The human agent takes poor “he deserved better than this” Inspector Lagrasse’s brain-in-alien-tupperware hostage until he can activate a secret catch in the wall that opens an escape tunnel. Then he throws him as a distraction…




…but that’s okay, as the Professor Wilmarth makes his dexterity check. Noyes gets away, of course, and the Miskatonic Project’s mod squad turns its sights to the future.



Which is fouling yet another member of the cast of the Call of Cthulhu’s story, sculptor Henry Wilcox. Seems he has been smoking a lot and is now turning to making giant replicas of the Horror in the Clay.




Is it just me, or does Heck’s Cthulhu look a bunch like Heck’s Mi-Go?

Anyway, this WASN’T continued, thankfully. The three issues in this arc appear to be the final three. I’ve found references to a Millennium “H.P.Lovecraft’s Cthulhu: The Whisperer in Darkness” three-parter, but I’m going to pretend that those are reprints of this mess or the guide adding the story title to the book’s title in confusion.

Because I want to believe that there aren’t any more of these out there. Otherwise I’m going to fail my own personal sanity check and go a little crazy myself.

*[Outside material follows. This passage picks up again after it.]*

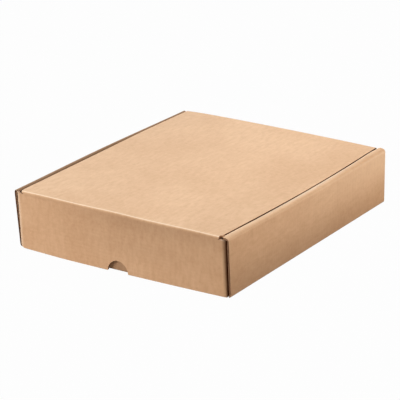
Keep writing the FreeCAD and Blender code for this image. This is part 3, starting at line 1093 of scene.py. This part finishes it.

Side note: there were two cards included with each issue. They were nothing to write home about. That mummy looks like the one out of the Johnny Quest cartoon.




1 comment:

  1. Great review! As a former Dungeon Master myself, I have to agree that there's a lot of crap out there that's obviously based on gaming sessions. The example that makes me grit my teeth is the first Dragonlance trilogy of novels. You can almost hear the DM telling the players what rolls they need to make. As for THIS particular piece of crap. . .MY GOD, THE ART! Heck isn't that bad of an artist, but between the inking and the goddamn YELLOWS and PINKS in a FU#$!NG CTHULU STORY, I give you credit for actually being able to make it through to the end. That $h!t ain't Lovecraft, son.